Sunday, February 17, 2008

Strathmere residents say police in demand

Strathmere residents say police in demand
By MICHAEL MILLER Staff Writer, 609-463-6712
Published: Thursday, February 14, 2008

UPPER TOWNSHIP - Inadequate policing tops the list of grievances Strathmere residents have against the township in their bid to join Sea Isle City.
At two Planning Board hearings this month, Strathmere residents recounted stories of long waits for State Police to respond to car accidents, attempted burglaries and even citizen arrests of vandals.
Upper Township, Dennis Township and Woodbine are served by the State Police in the Woodbine barracks. Troopers here patrol 132 square miles in northern Cape May County from Eldora to Marshallville to Strathmere.
Over the years, Strathmere developed a lawless reputation among tourists and residents alike who light bonfires and shoot fireworks.
"It's a frontier mentality out here," Strathmere resident Randy Roash said.
In response, the Strathmere Improvement Association and the volunteer fire company pooled their money to pay the State Police about $10,000 during the past two summers to dedicate a trooper to the island a few hours a night on its busy weekends.
Like neighboring Ocean City and Sea Isle City, Strathmere's population swells in the summer. Those neighboring towns have their own police departments and hire seasonal officers to police the overflow crowds.
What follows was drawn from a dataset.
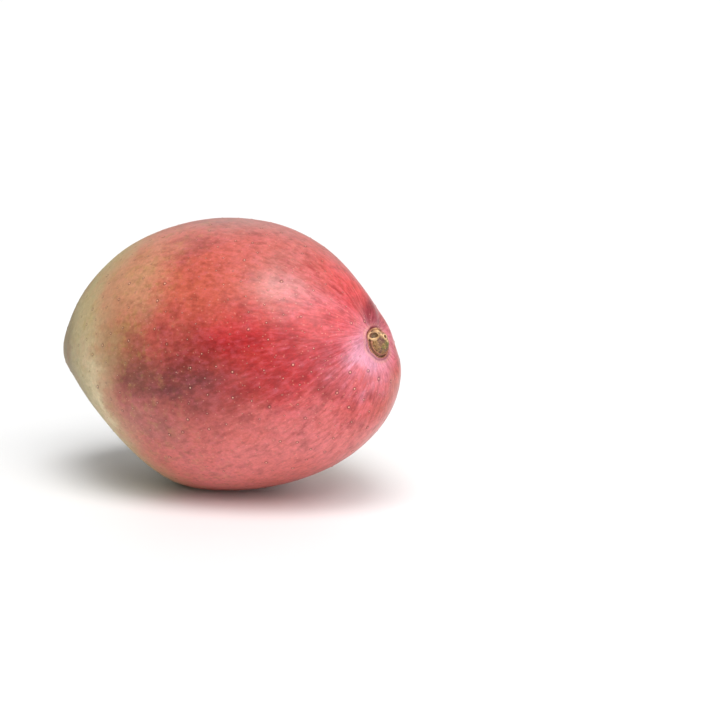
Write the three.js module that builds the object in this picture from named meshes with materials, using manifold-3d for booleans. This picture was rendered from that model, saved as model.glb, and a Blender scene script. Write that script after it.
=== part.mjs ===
// A ripe mango as picked, lying on its side on a small flat spot.
// The fruit is one solid. The woody stub of its stalk sits in the shallow hollow at the stem end.
import * as THREE from "three";
import { mergeVertices } from "three/addons/utils/BufferGeometryUtils.js";
import Module from "manifold-3d";

const { degToRad, radToDeg } = THREE.MathUtils;

// Fruit, in millimetres. Its own frame has +X to the stem, +Y to the back and +Z to one cheek.
const halfLength = 61;
const halfDepth = 44.4; // back to belly
const halfCheek = 42.3; // cheek to cheek
const stemEndPower = 1.1; // of the sine that gives the girth: over 1 is more pointed
const tipEndPower = 1.07;
const tipEndSwell = 0.05; // how much wider the tip's half is than the stem's
const sidesAround = 64;
const stepsAlong = 48;

// Landforms of the fruit: soft swellings, and hollows with a rise under zero. In degrees,
// "along" runs from the long axis at the stem (0) to the one at the tip (180), and "around" from
// the back (0) over the near cheek (90) to the belly (180). A higher edge gives a crisper rim.
const stemPlace = { along: 9, around: 60 };
const landforms = [
  { name: "beak", along: 167.5, around: 127, spread: 18, rise: 3.9, edge: 2 },
  { name: "sinus under the beak", along: 141, around: 168, spread: 29, rise: -6.4, edge: 3 },
  { name: "belly shoulder", along: 36, around: 200, spread: 31, rise: 2.8, edge: 2 },
  { name: "slope of the back", along: 43, around: -31, spread: 30.5, rise: -5.1, edge: 2 },
  { name: "stem hollow", ...stemPlace, spread: 12, rise: -2.5, edge: 2 },
];
const puckerCount = 7; // shallow folds that run out from the stem
const puckerSpread = 16;
const puckerRise = 0.3;

// How it lies: turned about its long axis, with the stem end raised, on a flat spot.
const backUp = 64.4; // degrees that the back is turned up from level with the ground
const stemEndLift = 6.5;
const footDepth = 0.9; // how much of the round underside the flat spot takes off

// Stub, in millimetres. Its own frame has +Z out of the fruit, +X to the fruit's back and +Y to
// the near cheek.
const seatGap = 0.3; // clearance between the stub and the skin
const rootDepth = 4; // how far its pieces run down, before the skin's shape is cut away
const stumpRadius = 3.3;
const stumpHeight = 3.2;
const stumpStretch = 1.12; // longer towards the back than across
const collarRadius = 4.9;
const collarHeight = 1.5;
const collarWidth = 0.8;
const grooveHeight = 1.0;
const knobRise = 0.2; // bumps on the broken wood
const sockets = [ // the cups that two broken branchlets left: the place of each rim, and its lean
  { back: 1.4, near: 3.0, up: 2.3, lean: 45, outer: 1.75, inner: 1.15, depth: 1.3 },
  { back: 1.9, near: -1.3, up: 3.25, lean: 15, outer: 1.3, inner: 0.6, depth: 0.9 },
];

const wasm = await Module();
wasm.setup();

function solidOf(geometry) {
  const bare = geometry.clone();
  bare.deleteAttribute("normal");
  bare.deleteAttribute("uv");
  const merged = mergeVertices(bare, 1e-4);
  return new wasm.Manifold(new wasm.Mesh({
    numProp: 3,
    vertProperties: new Float32Array(merged.attributes.position.array),
    triVerts: new Uint32Array(merged.index.array),
  }));
}

function geometryOf(solid) {
  const { numProp, vertProperties, triVerts } = solid.getMesh();
  const geometry = new THREE.BufferGeometry();
  const positions = new Float32Array((vertProperties.length / numProp) * 3);
  for (let i = 0; i < positions.length / 3; i += 1) {
    positions.set(vertProperties.subarray(i * numProp, i * numProp + 3), i * 3);
  }
  geometry.setAttribute("position", new THREE.BufferAttribute(positions, 3));
  geometry.setIndex(new THREE.BufferAttribute(new Uint32Array(triVerts), 1));
  geometry.computeVertexNormals();
  return geometry;
}

function directionOn(along, around) {
  const s = Math.sin(degToRad(along));
  const turn = degToRad(around);
  return new THREE.Vector3(Math.cos(degToRad(along)), s * Math.cos(turn), s * Math.sin(turn));
}

// The stem's own compass: out of the fruit, towards the back, and towards the near cheek.
const stemOut = directionOn(stemPlace.along, stemPlace.around);
const stemNear = new THREE.Vector3().crossVectors(stemOut, new THREE.Vector3(0, 1, 0)).normalize();
const stemBack = new THREE.Vector3().crossVectors(stemNear, stemOut);

// The fruit's skin in one direction from its centre: a swollen ellipsoid with its landforms.
function skinPoint(direction) {
  const c = direction.x;
  const s = Math.hypot(direction.y, direction.z);
  const around = Math.atan2(direction.z, direction.y);
  const power = stemEndPower + (tipEndPower - stemEndPower) * (1 - c) / 2;
  const girth = s ** power * (1 - tipEndSwell * c);
  const point = new THREE.Vector3(
    halfLength * c,
    halfDepth * girth * Math.cos(around),
    halfCheek * girth * Math.sin(around),
  );
  for (const form of landforms) {
    const centre = directionOn(form.along, form.around);
    const gap = radToDeg(direction.angleTo(centre));
    point.addScaledVector(centre, form.rise * Math.exp(-((gap / form.spread) ** form.edge)));
  }
  const fromStem = radToDeg(direction.angleTo(stemOut)) / puckerSpread;
  const pucker = puckerRise * fromStem ** 2 * Math.exp(1 - fromStem ** 2);
  const turn = Math.atan2(direction.dot(stemNear), direction.dot(stemBack));
  return point.addScaledVector(direction, pucker * Math.cos(puckerCount * turn));
}

// A closed ball of points on the skin. One pole of the ball lies on the stem.
function fruitSkin(outwards = 0) {
  const ball = new THREE.SphereGeometry(1, sidesAround, stepsAlong);
  ball.applyMatrix4(new THREE.Matrix4().makeBasis(stemBack, stemOut, stemNear.clone().negate()));
  const place = ball.attributes.position;
  const direction = new THREE.Vector3();
  for (let i = 0; i < place.count; i += 1) {
    const skin = skinPoint(direction.fromBufferAttribute(place, i));
    place.setXYZ(i, skin.x, skin.y, skin.z);
  }
  ball.deleteAttribute("uv");
  ball.deleteAttribute("normal");
  const skin = mergeVertices(ball, 1e-4);
  skin.computeVertexNormals();
  const point = new THREE.Vector3();
  const normal = new THREE.Vector3();
  for (let i = 0; i < skin.attributes.position.count; i += 1) {
    point.fromBufferAttribute(skin.attributes.position, i);
    normal.fromBufferAttribute(skin.attributes.normal, i);
    point.addScaledVector(normal, outwards);
    skin.attributes.position.setXYZ(i, point.x, point.y, point.z);
  }
  return skin;
}

// The flat spot: a block that takes the lowest part of the lying fruit away.
function groundBlock(skin, lying) {
  const lowest = skin.clone().applyMatrix4(lying);
  lowest.computeBoundingBox();
  const size = 4 * halfLength;
  const block = new THREE.BoxGeometry(size, size, size);
  block.translate(0, 0, lowest.boundingBox.min.z + footDepth - size / 2);
  return block.applyMatrix4(lying.clone().invert());
}

function lyingTurn() {
  const turn = new THREE.Euler(degToRad(backUp), degToRad(-stemEndLift), 0, "YXZ");
  return new THREE.Quaternion().setFromEuler(turn);
}

// Where the stub sits: the middle of the stem hollow, with +Z square to the skin round it.
function stemSeat() {
  const ringAngle = degToRad(8);
  const ringPoint = (side) => skinPoint(
    stemOut.clone().multiplyScalar(Math.cos(ringAngle)).addScaledVector(side, Math.sin(ringAngle)));
  const toBack = ringPoint(stemBack).sub(ringPoint(stemBack.clone().negate())).normalize();
  const toNear = ringPoint(stemNear).sub(ringPoint(stemNear.clone().negate()));
  const outward = new THREE.Vector3().crossVectors(toBack, toNear).normalize();
  toNear.crossVectors(outward, toBack);
  const seat = new THREE.Matrix4().makeBasis(toBack, toNear, outward);
  return seat.setPosition(skinPoint(stemOut));
}

function turned(points, sides) {
  const outline = points.map(([x, y]) => new THREE.Vector2(x, y));
  return new THREE.LatheGeometry(outline, sides).rotateX(Math.PI / 2);
}

// The domed stump of broken wood.
function stump() {
  const r = stumpRadius;
  const h = stumpHeight;
  const dome = turned([
    [0, -rootDepth], [r, -rootDepth], [r, h * 0.35], [r * 0.97, h * 0.6],
    [r * 0.84, h * 0.82], [r * 0.55, h * 0.96], [r * 0.25, h], [0, h],
  ], 32);
  const place = dome.attributes.position;
  for (let i = 0; i < place.count; i += 1) {
    const [x, y, z] = [place.getX(i), place.getY(i), place.getZ(i)];
    const knob = knobRise * Math.sin(1.9 * x + 0.6) * Math.cos(1.6 * y - 0.4);
    place.setXYZ(i, x * stumpStretch, y, z > 0 ? z + knob * (z / h) : z);
  }
  return dome;
}

// The corky collar: a thin plate with a raised lip, and a groove between it and the stump.
function collar() {
  const inner = collarRadius - collarWidth;
  return turned([
    [0, -rootDepth], [collarRadius, -rootDepth], [collarRadius + 0.1, collarHeight * 0.6],
    [collarRadius - 0.1, collarHeight * 0.9], [collarRadius - collarWidth / 2, collarHeight],
    [inner, collarHeight * 0.85], [inner - 0.25, grooveHeight], [0, grooveHeight],
  ], 36);
}

// A socket's own shapes have the middle of the rim at their origin and +Z out of the cup.
function socketPlace({ back, near, up, lean }) {
  const side = new THREE.Vector3(back, near, 0).normalize();
  const tiltAxis = new THREE.Vector3(0, 0, 1).cross(side);
  const place = new THREE.Matrix4().makeRotationAxis(tiltAxis, degToRad(lean));
  return place.setPosition(back, near, up);
}

function socketWall(form) {
  const wall = turned([
    [0, -form.up], [form.outer * 1.15, -form.up], [form.outer, -0.5],
    [form.outer - 0.12, -0.15], [(form.outer + form.inner) / 2, 0], [0, 0],
  ], 20);
  return wall.applyMatrix4(socketPlace(form));
}

function socketPit(form) {
  const above = 1;
  const pit = turned([
    [0, -form.depth], [form.inner * 0.45, -form.depth], [form.inner * 0.85, -form.depth * 0.6],
    [form.inner, -0.15], [form.inner + 0.2, above], [0, above],
  ], 20);
  return pit.applyMatrix4(socketPlace(form));
}

function stemStub(seat) {
  let wood = solidOf(stump()).add(solidOf(collar()));
  for (const form of sockets) wood = wood.add(solidOf(socketWall(form)));
  for (const form of sockets) wood = wood.subtract(solidOf(socketPit(form)));
  const skin = fruitSkin(seatGap).applyMatrix4(seat.clone().invert());
  return wood.subtract(solidOf(skin));
}

const lying = new THREE.Matrix4().makeRotationFromQuaternion(lyingTurn());
const skin = fruitSkin();
const seat = stemSeat();

const fruit = new THREE.Mesh(
  geometryOf(solidOf(skin).subtract(solidOf(groundBlock(skin, lying)))),
  new THREE.MeshStandardMaterial({ color: 0xb84a4c, roughness: 0.42, metalness: 0 }),
);
fruit.name = "mango_fruit";

const stub = new THREE.Mesh(
  geometryOf(stemStub(seat)),
  new THREE.MeshStandardMaterial({ color: 0x84683f, roughness: 0.7, metalness: 0 }),
);
stub.name = "stem_stub";
stub.applyMatrix4(seat);

const lyingFruit = new THREE.Group();
lyingFruit.add(fruit, stub);
lyingFruit.quaternion.copy(lyingTurn());

// The origin is on the ground, under the middle of the whole mango.
const mango = new THREE.Group();
mango.add(lyingFruit);
mango.updateMatrixWorld(true);
const bounds = new THREE.Box3().setFromObject(lyingFruit, true);
const middle = bounds.getCenter(new THREE.Vector3());
lyingFruit.position.set(-middle.x, -middle.y, -bounds.min.z);

export default mango;
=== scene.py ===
from math import cos, degrees, exp, hypot, atan2, pi, radians, sin

import bmesh
import bpy
from mathutils import Euler, Matrix, Vector, noise


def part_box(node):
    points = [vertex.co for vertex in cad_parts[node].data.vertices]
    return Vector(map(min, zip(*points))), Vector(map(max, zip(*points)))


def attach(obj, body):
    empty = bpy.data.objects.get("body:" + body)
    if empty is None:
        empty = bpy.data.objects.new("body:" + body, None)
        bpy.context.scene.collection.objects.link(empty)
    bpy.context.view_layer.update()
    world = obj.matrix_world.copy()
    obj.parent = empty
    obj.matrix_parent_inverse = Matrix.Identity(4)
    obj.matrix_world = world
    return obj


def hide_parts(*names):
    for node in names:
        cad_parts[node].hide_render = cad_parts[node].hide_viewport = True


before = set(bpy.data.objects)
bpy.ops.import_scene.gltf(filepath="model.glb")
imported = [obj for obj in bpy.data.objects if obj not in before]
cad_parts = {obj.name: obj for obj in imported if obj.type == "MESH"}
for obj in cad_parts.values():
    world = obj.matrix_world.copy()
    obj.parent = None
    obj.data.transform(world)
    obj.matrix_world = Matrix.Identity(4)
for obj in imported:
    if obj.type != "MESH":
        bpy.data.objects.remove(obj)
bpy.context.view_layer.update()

# The fruit. Skin and flesh grew as one firm piece, with a beak and a sinus at the tip and a
# shallow hollow at the stem. It lies on a small flat spot. Sizes are in metres, angles in degrees.
# Its own frame has +X to the stem, +Y to the back and +Z to the cheek that is seen first.
half_length = 0.061
half_depth = 0.0444
half_cheek = 0.0423
stem_end_power = 1.1
tip_end_power = 1.07
tip_end_swell = 0.05
stem_place = dict(along=9, around=60)
# Each landform has its middle and its spread in degrees, its rise, and how steep its edge is.
landforms = (
    dict(name="beak", along=167.5, around=127, spread=18, rise=0.0039, edge=2),
    dict(name="sinus under the beak", along=141, around=168, spread=29, rise=-0.0064, edge=3),
    dict(name="belly shoulder", along=36, around=200, spread=31, rise=0.0028, edge=2),
    dict(name="slope of the back", along=43, around=-31, spread=30.5, rise=-0.0051, edge=2),
    dict(name="stem hollow", spread=12, rise=-0.0025, edge=2, **stem_place),
)
pucker_count = 7
pucker_spread = 16
pucker_rise = 0.0003
back_up = 64.4
stem_end_lift = 6.5
foot_depth = 0.0009

# Finer relief than the solid has: the lip of skin and the trench round the stub, the seat under
# it, each with its place or width in degrees from the stem, and the skin's faint swells and dimples.
lip_place = 7.9
lip_width = 0.9
lip_rise = 0.00045
trench_place = 6.85
trench_width = 0.55
trench_depth = 0.0004
seat_width = 6.2
seat_depth = 0.0008
swell_size = 0.021
swell_rise = 0.00022
dimple_size = 0.0052
dimple_rise = 0.00005
rows = 264
columns = 320
rows_at_stem = 0.36  # the spacing of the first rows, where that of even rows is 1


def direction_on(along, around):
    """The way to a place in degrees: along from +X, and round +X from the back."""
    side = sin(radians(along))
    turn = radians(around)
    return Vector((cos(radians(along)), side * cos(turn), side * sin(turn)))


stem_out = direction_on(**stem_place)
stem_near = stem_out.cross(Vector((0, 1, 0))).normalized()
stem_back = stem_near.cross(stem_out)
for form in landforms:
    form["centre"] = direction_on(form["along"], form["around"])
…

The fire company and civic group hoped a dedicated police presence would deter people from obnoxious and dangerous behavior such as setting lifeguard stands on fire, parking in front of people's driveways and hosting rowdy parties on the beach.
Fire company President Greg Bennett said it was galling to pay police for protection Strathmere deserved anyway. But he said the fire company and civic group agreed the police deterrence was worth paying the Woodbine barracks $80 per hour.
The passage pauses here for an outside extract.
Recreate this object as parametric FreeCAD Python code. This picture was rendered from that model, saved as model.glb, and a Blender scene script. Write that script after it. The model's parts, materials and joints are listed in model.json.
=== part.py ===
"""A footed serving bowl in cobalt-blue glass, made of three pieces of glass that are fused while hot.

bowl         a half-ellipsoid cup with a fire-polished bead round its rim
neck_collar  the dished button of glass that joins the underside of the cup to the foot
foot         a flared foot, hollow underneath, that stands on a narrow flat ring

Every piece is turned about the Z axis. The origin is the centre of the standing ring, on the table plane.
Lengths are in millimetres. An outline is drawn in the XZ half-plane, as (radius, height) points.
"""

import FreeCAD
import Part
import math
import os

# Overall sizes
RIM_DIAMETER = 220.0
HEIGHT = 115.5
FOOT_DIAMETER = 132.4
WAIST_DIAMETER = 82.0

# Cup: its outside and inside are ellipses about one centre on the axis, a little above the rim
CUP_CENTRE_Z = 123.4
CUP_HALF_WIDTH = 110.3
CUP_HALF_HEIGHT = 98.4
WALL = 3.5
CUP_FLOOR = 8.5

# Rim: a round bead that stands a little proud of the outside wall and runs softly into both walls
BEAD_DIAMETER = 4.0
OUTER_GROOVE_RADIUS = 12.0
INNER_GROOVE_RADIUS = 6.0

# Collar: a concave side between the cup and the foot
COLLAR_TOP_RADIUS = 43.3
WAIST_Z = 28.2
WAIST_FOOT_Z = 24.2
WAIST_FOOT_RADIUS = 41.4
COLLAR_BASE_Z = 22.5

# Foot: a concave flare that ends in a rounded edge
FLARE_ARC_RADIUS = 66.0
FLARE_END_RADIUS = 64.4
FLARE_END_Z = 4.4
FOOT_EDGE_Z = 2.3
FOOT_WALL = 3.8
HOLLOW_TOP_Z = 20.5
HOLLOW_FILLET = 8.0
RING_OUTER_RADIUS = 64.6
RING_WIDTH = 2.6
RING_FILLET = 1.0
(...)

"That's ridiculous," Woodbine Mayor William Pikolycky said. "You could get a rent-a-cop for cheaper than that."
Pikolycky said the State Police have always provided additional troopers for special events such as festivals at no cost to the borough when it asks. Woodbine once had its own borough police department.
"They've always responded to every request when we had a parade or vendors or just wanted an increased police presence," he said. "We never made any demands, but they realigned shifts to accommodate our requests."
Likewise, Dennis Township Committeewoman Ruth Blessing said her township never paid for any special details to her knowledge.
State Police spokesman Capt. Al Della Fave said nobody in Upper Township has complained to the barracks or State Police headquarters about inadequate policing in Strathmere. The payment arrangement with Strathmere was similar to agreements police strike with utility companies for special details at road projects to slow traffic.
"They were asking for additional coverage. They were getting the regular coverage," he said. "They approached us. We didn't approach them. They had never had complaints about the service provided.
"They asked for it. In the spirit of cooperation, we were willing to help. We made it happen."
Meanwhile, Strathmere's lawyer Mary D'Arcy Bittner is making the case to the Planning Board that island residents would be better served if they could rely on Sea Isle City police.
She subpoenaed the testimony of the Woodbine barracks station commander. But the state Attorney General's office stepped in to prevent him from testifying publicly at the Planning Board hearings. Instead, the agency plans to submit a confidential report outlining its response times and staffing.
The Press of Atlantic City has requested this written testimony.
Sea Isle City police had no such qualms about testifying. Lt. Thomas D'Intino answered more than an hour of questions in public about the city's staffing and response times at the Feb. 2 hearing.
Police staffing is a major expense in municipal budgets. Upper Township has no local purpose tax, thanks in part to its comparatively small payroll.
"Listen, there's no question there's been a concern about police protection and how best to remedy it - not just in Strathmere but everywhere in Upper. We're very comfortable with what the State Police provide," Mayor Richard Palombo said.